Imaginative details were plentiful, such as the idea that the children had been sacrificed to Moloch, a divine figure of Ammonite mythology in pre-Christian times and transformed into a devil in the Christian tradition. The information surrounding the case, and in particular the citation of Moloch, seems to have come directly from Wikipedia, or perhaps from an episode of Buffy the Vampire Slayer.
The truth, however, is that Silvio Rodrigues uses elements from different religious lines to help people living marital and financial dramas, explains journalist Igor Natusch for The Intercept Brasil. On the Temple of Lucifer’s official website, the “wizard,” as Rodrigues calls himself, states that he is “considered one of the four best masters of high theurgic magic, Goetia, Quimbanda, and Catimbó de exu of Brazil and Latin America.”
It’s safe to say that Rodrigues is nothing more than the leader of a small, harmless esoteric and syncretic temple that, according to him, has followers in several parts of the world.
In an interview with The Wild Hunt, Rodrigues said that as a child he frequented a Quimbanda temple (Afro-Brazilian religion) and also sought knowledge of Umbanda (Brazilian religion of African ancestry) and Santería (religion of Yoruba origin). Later on he was initiated in Catimbó de exu, a syncretism of Afro-religions and Brazilian indigenous knowledge. Years later, he had a meeting with the deity Beelzebub and became his follower.
In relation to his philosophy, Rodrigues says that “duality is very important in our lives, and Lucifer is an energy. My job is to propagate that Lucifer is not evil, evil is not in spirituality, but in people. And through this energy, this philosophy, some things of high magic were added. In the end a philosophy was created and through it I help people, [I] solve problems of people, whatever they are.”
In early 2018, police chief Rogério Baggio Berbicz, who later took over the investigations after returning from vacation, discovered that one person, Paulo Sérgio Lehme, owner of a scrapyard where one of the said informants worked, had paid the informants to tell the story, and promised housing, food, and monthly payments for Protege, a state program that provides assistance to witnesses. The evidence had been forged. A second informant was Lehme’s son, and a third informant had also been contacted by Lehme to give false testimony.
It is still not clear if Lehme approached Chief Fermino or the other way around.
Five people were unjustly arrested during investigations guided by the police chief’s religious fanaticism. They were released after the return of the Berbicz in February. Two had fled before being arrested. The police were unable to find any link whatsoever between the seven suspects.

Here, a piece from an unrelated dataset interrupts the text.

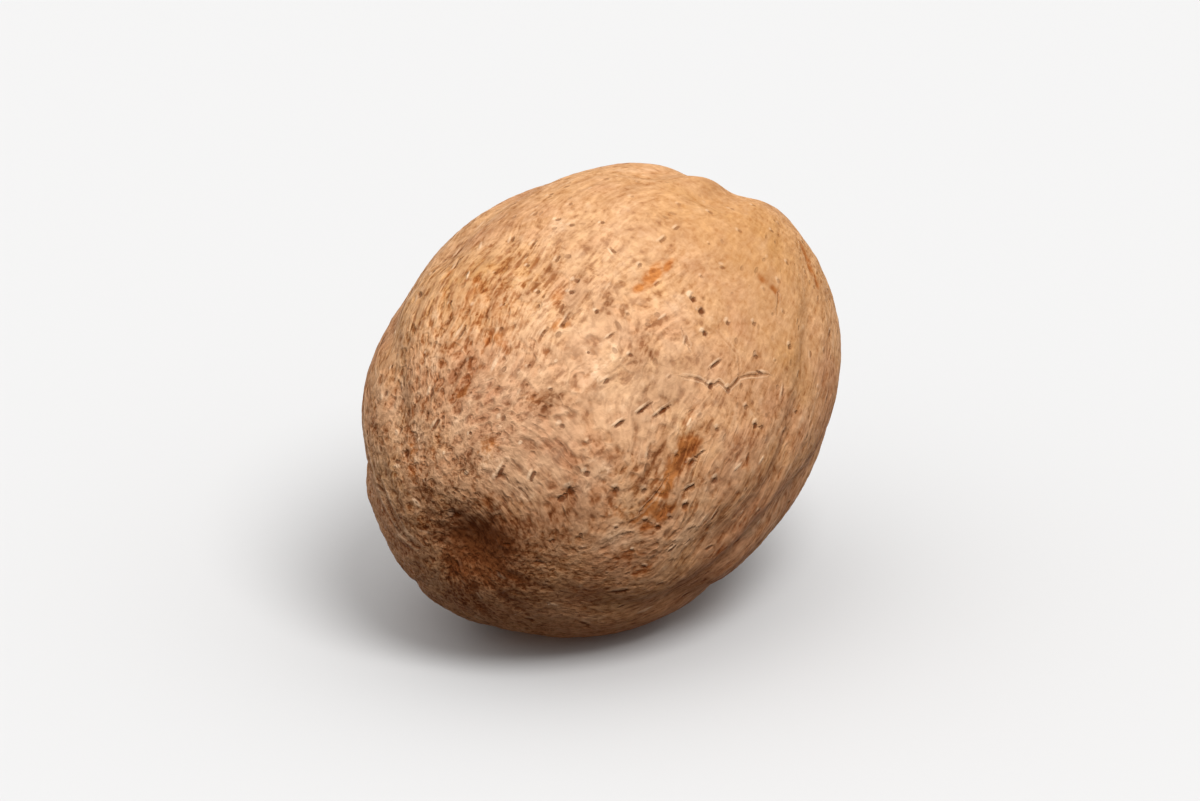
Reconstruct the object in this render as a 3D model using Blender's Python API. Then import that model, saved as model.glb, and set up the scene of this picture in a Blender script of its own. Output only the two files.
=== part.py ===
"""A whole nutmeg: the dried, shelled seed of one piece, lying on its side.

Metres, +Z up. The seed's long axis runs close to X. Its hilum end, where the
seed hung from the fruit, is at -X and dips a little; the chalaza is at +X.
The seed rests on a small flat spot at Z = 0.
"""

import math
import random

import bmesh
import bpy
import numpy as np
from mathutils import Vector

# ---------------------------------------------------------------- sizes (m)
LENGTH = 0.0255            # pole to pole, before the furrows are pressed in
WIDTH = 0.0191             # across the middle
HEIGHT = 0.0190
TILT = math.radians(10.8)  # hilum end down
SEAT_BELOW_CENTRE = 0.00921  # from the seed's middle down to the flat spot
SEAT_CALM = 0.0012         # the furrows fade out over this height above it
ORIGIN_SHIFT = (0.00007, -0.000035)  # puts the footprint's middle on the origin

TAPER = 0.018              # how much slimmer the chalaza end is
LUMP_HEIGHT = 0.00003     # each of the broad swellings of the dried kernel
LUMP_COUNT = 12

# Broad furrows that run from pole to pole. Each one: longitude round the long
# axis in degrees (0 is +Y, 90 is up, 180 is -Y), how far it drifts over the
# length, its depth and half width in mm, and its two ends as stations along
# the axis from -1 (hilum) to +1 (chalaza).
FURROWS = (
    (117, -22, 0.10, 0.70, -0.80, 0.20),
    (112, -8, 0.42, 1.10, 0.34, 0.86),
    (178, -45, 0.17, 0.80, -0.50, 0.50),
    (206, -16, 0.26, 1.00, -0.50, 0.62),
    (228, 10, 0.20, 0.90, -0.85, 0.70),
    (252, -14, 0.24, 0.85, -0.75, 0.30),
    (283, 12, 0.30, 0.95, -0.80, 0.80),
    (316, -10, 0.22, 0.85, -0.70, 0.86),
    (334, 14, 0.28, 1.00, -0.80, 0.75),
    (352, -8, 0.24, 0.85, -0.70, 0.82),
    (16, 16, 0.30, 0.95, -0.85, 0.60),
    (37, -12, 0.24, 0.85, -0.90, 0.85),
    (60, 10, 0.18, 0.80, -0.30, 0.88),
    (87, 4, 0.38, 1.20, 0.36, 0.97),
)
# The raphe, the wider groove that joins hilum and chalaza.
RAPHE = (300, 6, 0.30, 1.7, -0.60, 0.95)

# Round hollows: direction (x, y, z), depth and radius in mm.
HOLLOWS = (
    (-0.988, -0.13, 0.0, 0.80, 1.60),     # hilum
    (0.985, 0.06, -0.16, 0.45, 1.30),     # chalaza
    (-0.30, 0.86, 0.42, 0.18, 2.6),
    (0.80, 0.0, 0.60, 0.35, 2.0),
    (0.10, -0.93, -0.35, 0.14, 2.2),
    (0.55, 0.55, -0.62, 0.20, 2.4),
)

SEED_COLOUR = (0.49, 0.30, 0.165, 1.0)
ICO_LEVELS = 5             # 5120 faces


def lumps(d):
    """Broad, soft swellings: a sum of plane waves with fixed directions."""
    rng = random.Random(23)
    total = np.zeros(len(d))
    for _ in range(LUMP_COUNT):
        k = np.array([rng.gauss(0, 1) for _ in range(3)])
        k *= rng.uniform(3.0, 6.5) / np.linalg.norm(k)
        total += np.sin(d @ k + rng.uniform(0, 2 * math.pi))
    return total * LUMP_HEIGHT


def window(t, start, end, soft=0.16):
    """1 between two stations along the axis, easing to 0 past each."""
    rise = np.clip((t - start) / soft + 0.5, 0, 1)
    fall = np.clip((end - t) / soft + 0.5, 0, 1)
    rise, fall = rise * rise * (3 - 2 * rise), fall * fall * (3 - 2 * fall)
    return rise * fall


def groove(d, longitude, drift, depth, half_width, start, end):
    """How deep one pole-to-pole furrow is at each direction, in metres."""
    t = d[:, 0]
    here = np.arctan2(d[:, 2], d[:, 1])
    wave = 3.5 * np.sin(5.0 * t + longitude) + 2.0 * np.sin(9.0 * t + 2.1 * longitude)
    middle = np.radians(longitude + drift * t + wave)
    turn = (here - middle + math.pi) % (2 * math.pi) - math.pi
    across = turn * 0.5 * WIDTH * 1000 * np.sqrt(np.clip(1 - t * t, 0, 1))
    return 0.001 * depth * np.exp(-((across / half_width) ** 2)) * window(t, start, end)


def relief(d):
    """Height of the kernel's surface over its plain egg shape, in metres."""
    h = lumps(d)
    for f in FURROWS + (RAPHE,):
        h -= groove(d, *f)
    for x, y, z, depth, radius in HOLLOWS:
        c = np.array([x, y, z])
        c /= np.linalg.norm(c)
        away = np.linalg.norm(
            (d - c) * np.array([LENGTH, WIDTH, HEIGHT]) * 500, axis=1
        )
        h -= 0.001 * depth * np.exp(-((away / radius) ** 2))
    return h


def seed_points(d):
    """Points of the seed's surface for unit directions d, as it lies."""
    half = np.array([LENGTH, WIDTH, HEIGHT]) / 2
    points = d * half
    points[:, 1:] *= (1 - TAPER * d[:, :1])
    normal = d / half
    normal /= np.linalg.norm(normal, axis=1, keepdims=True)
    c, s = math.cos(TILT), math.sin(TILT)
    above = points[:, 0] * s + points[:, 2] * c + SEAT_BELOW_CENTRE
    calm = np.clip(above / SEAT_CALM + 0.2, 0.15, 1)
    points += normal * (relief(d) * calm)[:, None]
    x = points[:, 0] * c - points[:, 2] * s
    z = points[:, 0] * s + points[:, 2] * c
    return np.stack(
        [x + ORIGIN_SHIFT[0], points[:, 1] + ORIGIN_SHIFT[1], z + SEAT_BELOW_CENTRE],
        axis=1,
    )


def seed_material():
    material = bpy.data.materials.new("nutmeg_kernel")
    material.use_nodes = True
    shader = material.node_tree.nodes["Principled BSDF"]
    shader.inputs["Base Color"].default_value = SEED_COLOUR
    shader.inputs["Roughness"].default_value = 0.68
    shader.inputs["Metallic"].default_value = 0.0
    return material


def build():
    for old in list(bpy.data.objects):
        bpy.data.objects.remove(old)

    bm = bmesh.new()
    bmesh.ops.create_icosphere(bm, subdivisions=ICO_LEVELS, radius=1.0)
    bm.verts.ensure_lookup_table()
    d = np.array([v.co for v in bm.verts], float)
    d /= np.linalg.norm(d, axis=1, keepdims=True)
    for v, p in zip(bm.verts, seed_points(d)):
        v.co = Vector(p)

    # The flat spot: everything below Z = 0 is sliced off and the cut is capped.
    cut = bmesh.ops.bisect_plane(
        bm,
        geom=bm.verts[:] + bm.edges[:] + bm.faces[:],
        dist=1e-7,
        plane_co=(0, 0, 0),
        plane_no=(0, 0, -1),
        clear_outer=True,
    )
    rim = [e for e in cut["geom_cut"] if isinstance(e, bmesh.types.BMEdge)]
    bmesh.ops.contextual_create(bm, geom=rim)
    bmesh.ops.dissolve_degenerate(bm, dist=4e-5, edges=bm.edges[:])
    bmesh.ops.recalc_face_normals(bm, faces=bm.faces[:])

    mesh = bpy.data.meshes.new("nutmeg")
    bm.to_mesh(mesh)
    bm.free()
    mesh.shade_smooth()
    mesh.set_sharp_from_angle(angle=math.radians(40))
    mesh.materials.append(seed_material())
    seed = bpy.data.objects.new("nutmeg", mesh)
    bpy.context.scene.collection.objects.link(seed)


build()
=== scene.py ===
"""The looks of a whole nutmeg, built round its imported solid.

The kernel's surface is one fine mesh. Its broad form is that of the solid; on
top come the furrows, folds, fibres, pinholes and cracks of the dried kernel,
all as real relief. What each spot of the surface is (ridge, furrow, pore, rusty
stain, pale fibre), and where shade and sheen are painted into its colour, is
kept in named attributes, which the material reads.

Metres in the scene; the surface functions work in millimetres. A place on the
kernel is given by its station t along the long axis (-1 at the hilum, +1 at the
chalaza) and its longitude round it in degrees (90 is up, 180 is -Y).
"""

import math
import random

import bpy
import numpy as np
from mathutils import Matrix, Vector


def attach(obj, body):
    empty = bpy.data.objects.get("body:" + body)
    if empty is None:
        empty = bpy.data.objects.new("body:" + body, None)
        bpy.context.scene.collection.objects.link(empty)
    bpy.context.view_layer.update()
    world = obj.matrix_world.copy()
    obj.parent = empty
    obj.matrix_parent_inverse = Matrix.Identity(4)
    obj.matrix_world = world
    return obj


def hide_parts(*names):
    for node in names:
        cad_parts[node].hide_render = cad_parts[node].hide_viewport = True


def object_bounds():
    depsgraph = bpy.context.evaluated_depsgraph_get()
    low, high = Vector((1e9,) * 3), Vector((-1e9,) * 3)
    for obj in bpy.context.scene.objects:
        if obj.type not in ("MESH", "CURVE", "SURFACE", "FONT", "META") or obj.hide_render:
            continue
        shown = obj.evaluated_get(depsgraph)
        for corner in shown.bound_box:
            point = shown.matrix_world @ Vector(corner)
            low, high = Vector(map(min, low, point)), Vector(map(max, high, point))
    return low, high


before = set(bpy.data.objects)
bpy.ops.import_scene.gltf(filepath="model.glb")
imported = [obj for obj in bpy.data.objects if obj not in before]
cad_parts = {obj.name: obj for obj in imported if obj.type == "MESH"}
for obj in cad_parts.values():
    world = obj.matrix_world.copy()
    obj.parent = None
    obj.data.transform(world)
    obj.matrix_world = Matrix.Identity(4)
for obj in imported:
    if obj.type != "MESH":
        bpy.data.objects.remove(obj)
CAD_BOX = [[float(v) for v in corner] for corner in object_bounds()]

# ------------------------------------------------------------------ the form
# The same broad form as the solid, in metres.
LENGTH, WIDTH, HEIGHT = 0.0255, 0.0191, 0.0190
TILT = math.radians(10.8)
SEAT_BELOW_CENTRE = 0.00921
SEAT_CALM = 0.0012
ORIGIN_SHIFT = (0.00007, -0.000035)
TAPER = 0.018
LUMP_HEIGHT = 0.00003
LUMP_COUNT = 12
FURROWS = (
    (117, -22, 0.10, 0.70, -0.80, 0.20),
    (112, -8, 0.42, 1.10, 0.34, 0.86),
    (178, -45, 0.17, 0.80, -0.50, 0.50),
    (206, -16, 0.26, 1.00, -0.50, 0.62),
    (228, 10, 0.20, 0.90, -0.85, 0.70),
    (252, -14, 0.24, 0.85, -0.75, 0.30),
    (283, 12, 0.30, 0.95, -0.80, 0.80),
    (316, -10, 0.22, 0.85, -0.70, 0.86),
    (334, 14, 0.28, 1.00, -0.80, 0.75),
    (352, -8, 0.24, 0.85, -0.70, 0.82),
    (16, 16, 0.30, 0.95, -0.85, 0.60),
    (37, -12, 0.24, 0.85, -0.90, 0.85),
    (60, 10, 0.18, 0.80, -0.30, 0.88),
    (87, 4, 0.38, 1.20, 0.36, 0.97),
)
RAPHE = (300, 6, 0.30, 1.7, -0.60, 0.95)
HOLLOWS = (
    (-0.988, -0.13, 0.0, 0.80, 1.60),
    (0.985, 0.06, -0.16, 0.45, 1.30),
    (-0.30, 0.86, 0.42, 0.18, 2.6),
    (0.80, 0.0, 0.60, 0.35, 2.0),
    (0.10, -0.93, -0.35, 0.14, 2.2),
    (0.55, 0.55, -0.62, 0.20, 2.4),
)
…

Chief Fermino is evangelical, a recent-convert of the Seventh-Day Adventist Church. He presented himself as a “servant of God” and nourished the dream of being a pastor. He took advantage of the case to promote himself and also to attack the leader of what he saw as a Pagan cult that mixed elements of Satanism, Quimbanda, and Jewish elements (such as Kabbalah). Accused of forgery of documents and corruption of witnesses, Fermino is now being prosecuted by the prosecutor of criminal justice of Novo Hamburgo.
His reasons for forging evidence is still unknown, but religious prejudice seems the best explanation. According to Rodrigues, Fermino would have tried to use him as an example to promote himself politically, especially within his church, since he had political aspirations. (He had run for alderman twice without success.) “I was unlucky,” says Rodrigues, “because I was very well known. He set everything up and when I realised, they came here and arrested me.”
Rodrigues claims that he was mistreated and starved in the first week of his imprisonment. He was then taken to a larger prison, where he says other prisoners wanted to kill him.
Pentecostal and Neo-Pentecostal evangelical churches have emerged in Brazil and grown in the past decades by focusing on vulnerable populations and increasing their financial and political power. These churches control several television channels and radio stations, and have set up their own political parties and a powerful caucus in the Brazilian Congress. They are conservative religious denominations, which in general extort poor believers in exchange for promises of prosperity in what has become known as “prosperity theology“.
Many of these pastors openly preach homophobia and open prejudice against adherents of African and non-Christian faiths, including esoteric religions such as Rodrigues’s syncretic form of Satanism. Some pastors preach violence and even come to the point of destroying places of worship (terreiros) of Afro-Brazilian religions. Particularly in Rio de Janeiro, some are known to have links to drug trafficking groups and armed militias.
In Rio de Janeiro there is a group known as the Generation Jesus Christ (Geração Jesus Cristo) that openly supports the replacement of the Brazilian constitution by the Bible and is involved in cases of Islamophobia.
To this day, it is not known who killed the two children, and the sacred temple of Rodrigues was destroyed during the investigation. Rodrigues’s reputation was ruined: he was considered a dangerous criminal, and his face, name, and place of work were widely publicized. He was a victim of character assassination by the hatred and fanaticism of a believer of a religious denomination that has grown enormously powerful in Brazil. The fervor of this brand of evangelical Christianity has become a cause for concern on the part of followers of other religions and spiritual or esoteric denominations.
Rodrigues says that he spent almost all his savings on lawyers and him and his family are still being targeted and judged on the streets, but that he’s trying to get on his feet again and thinking about asking for donations to help rebuilding his temple. He says that he has never “suffered this kind of discrimination before. It destroyed my life, it ended my life. Today I’m not getting up. I’m not able to improve myself.”